The practice of multi-tasking actually involves conducting activities, concurrently (driving a car and talking on a cell phone, working on a computer and engaging in a conversation, etc.). A modified approach, that produces better outcomes, is to perform tasks, consecutively. This involves shifting back and forth between tasks, thereby filling vacant time. Each change in activity, however, requires a certain amount of rev-up time, re-focusing, concentration, and energy. This may offset the apparel productivity gain of undertaking multiple tasks within a common time-frame.

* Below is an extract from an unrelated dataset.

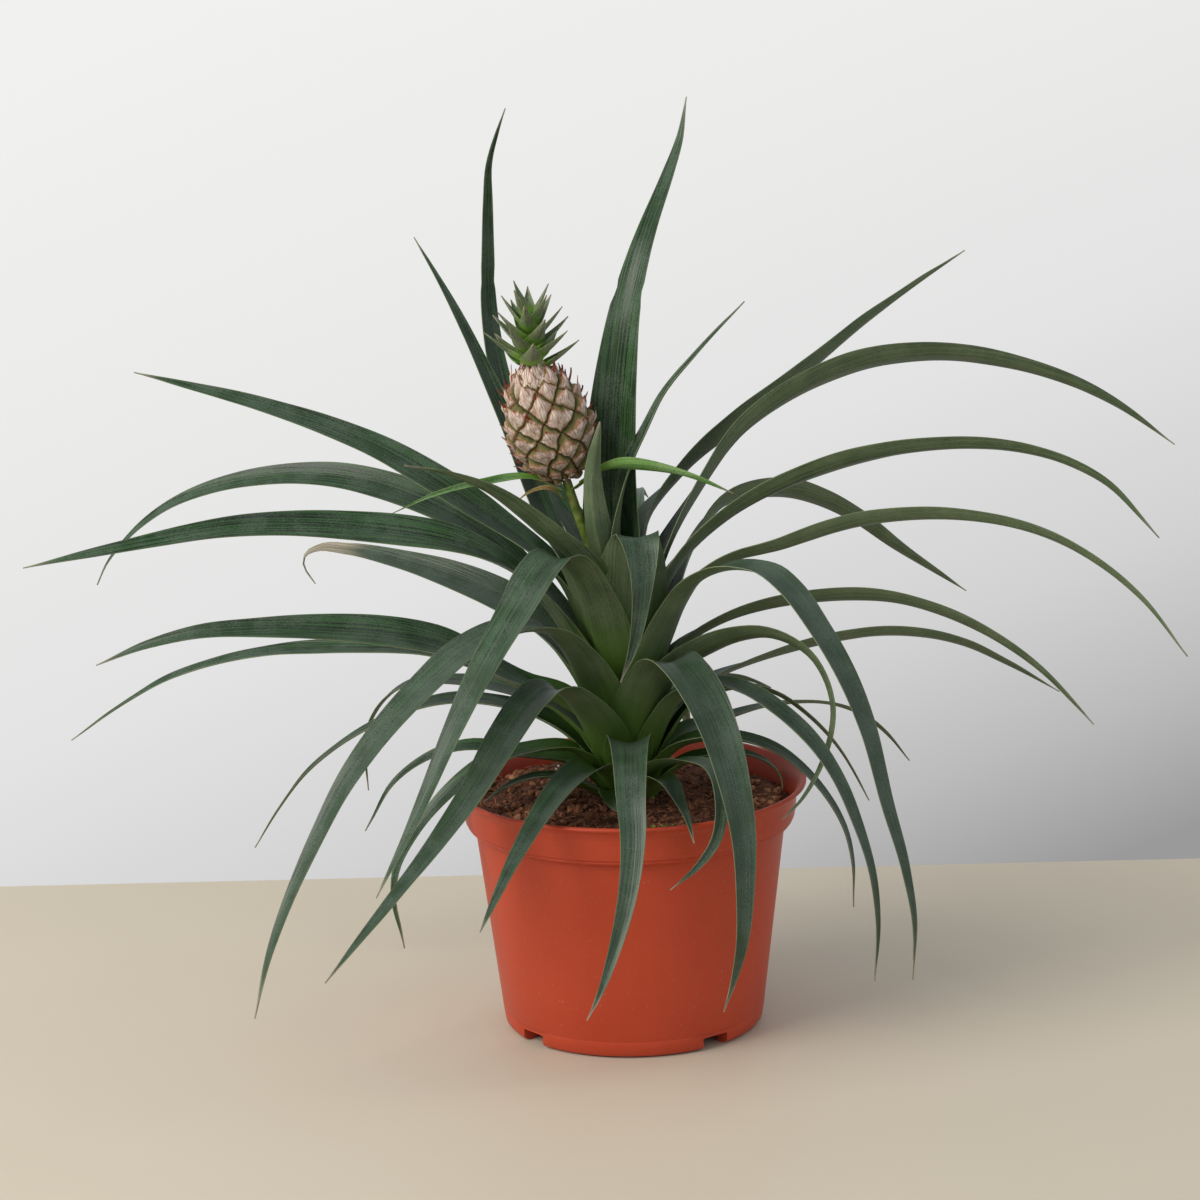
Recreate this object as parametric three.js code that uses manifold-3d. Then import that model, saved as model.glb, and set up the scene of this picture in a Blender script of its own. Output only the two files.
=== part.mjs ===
// A young pineapple plant with one small fruit, growing in a plastic nursery pot.
// Millimetres, +Z up. The origin is the centre of the pot's foot, on the surface that it stands on.
// Headings are degrees about Z from +X, so that 270 points to the plant's front.
import * as THREE from "three";
import { mergeVertices } from "three/addons/utils/BufferGeometryUtils.js";
import Module from "manifold-3d";

const wasm = await Module();
wasm.setup();

// ---- Driving dimensions ----
const GAP = 0.3; // between pieces that touch
const RIM_RADIUS = 76;
const POT_HEIGHT = 107;
const FOOT_RADIUS = 56.2;
const CONE_TOP_RADIUS = 66.5;
const BAND_RADIUS = 71.2;
const BAND_BOTTOM = 88;
const WALL = 1.5;
const POT_SIDES = 48;
const FLOOR_UNDERSIDE = 6.6;
const FLOOR_TOP = 8.2;
const FOOT_RING_INSIDE = 48.9;
const FOOT_RING_OUTSIDE = 51.5;
const NOTCH_COUNT = 4;
const NOTCH_WIDTH = 12;
const NOTCH_HEIGHT = 6;
const FIRST_NOTCH = 38;
const DRAIN_COUNT = 8;
const DRAIN_RADIUS = 4;
const DRAIN_CIRCLE = 38;
const SOIL_LEVEL = 99;
const SOIL_HEAP = 3; // a low heap at the back left
const HEAP_PLACE = new THREE.Vector2(-30, 35);
const HEAP_SPREAD = 22;
const SOIL_RIPPLE = 0.5;
const STEM_BOTTOM = 72;
const STEM_TOP = 184;
const STEM_RADIUS = 11;
const STEM_TOP_RADIUS = 7;
const STEM_LEAN = -0.08; // drift to the left for each millimetre above the soil
const PEDUNCLE_RADIUS = 2.8;
const FRUIT_FOOT = new THREE.Vector3(-24, 0, 240);
const FRUIT_HEAD = new THREE.Vector3(-37.5, 0, 287.5);
const FRUIT_RADIUS = 19;
const FRUIT_ROWS = 7;
const FRUIT_EYES = 8;
const EYE_BULGE = 0.05; // as a share of the fruit's radius
const CROWN_HEIGHT = 36;
const CROWN_LEAVES = 18;
const CROWN_WIDEST = 8;
const LEAF_THICKNESS = 1.1;
const SHEATH = 60; // the length over which a leaf's foot opens from its clasp to its channel
const LEAF_STEP = 34; // the longest straight stretch of a leaf's mesh
const LEAF_TURN = 0.5; // the most that it bends from one section to the next, in radians
const LEAF_TWIST = 0.1; // and the most that it rolls, which keeps its two faces from crossing
const CLASP = 0.76; // half the angle that a leaf's foot wraps about the stem, in radians
const CHANNEL = 0.52; // half the angle that a leaf's channelled section spans, in radians
const TAPER_START = 0.35; // the share of a leaf's length at which it begins to narrow
const FOOT_SPREAD = 1.15; // how much broader a leaf is at its foot
const TIP_THINNING = 0.45; // the thickness that is left at its tip, as a share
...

Many will contend that the ideas presented here are inaccurate and that multi-tasking does work. The critical consideration revolves around the overall performance – the effectiveness, quality and integrity that will be achieved in the disparate activities that are being contemplated. It's not just how quickly one can cycle through a task that is the measure of success. How well that activity is being completed is the other essential element. This needs to become part of one's decision-making matrix.

It is significant to note that high performing executives never attempt to multi-task. Instead, they maintain an intense focus on one task or issue at a time. They are absolutely dedicated and disciplined in what they are doing and then they totally switch their focus to the next issue or task. This is a lesson worthy of learning and practicing.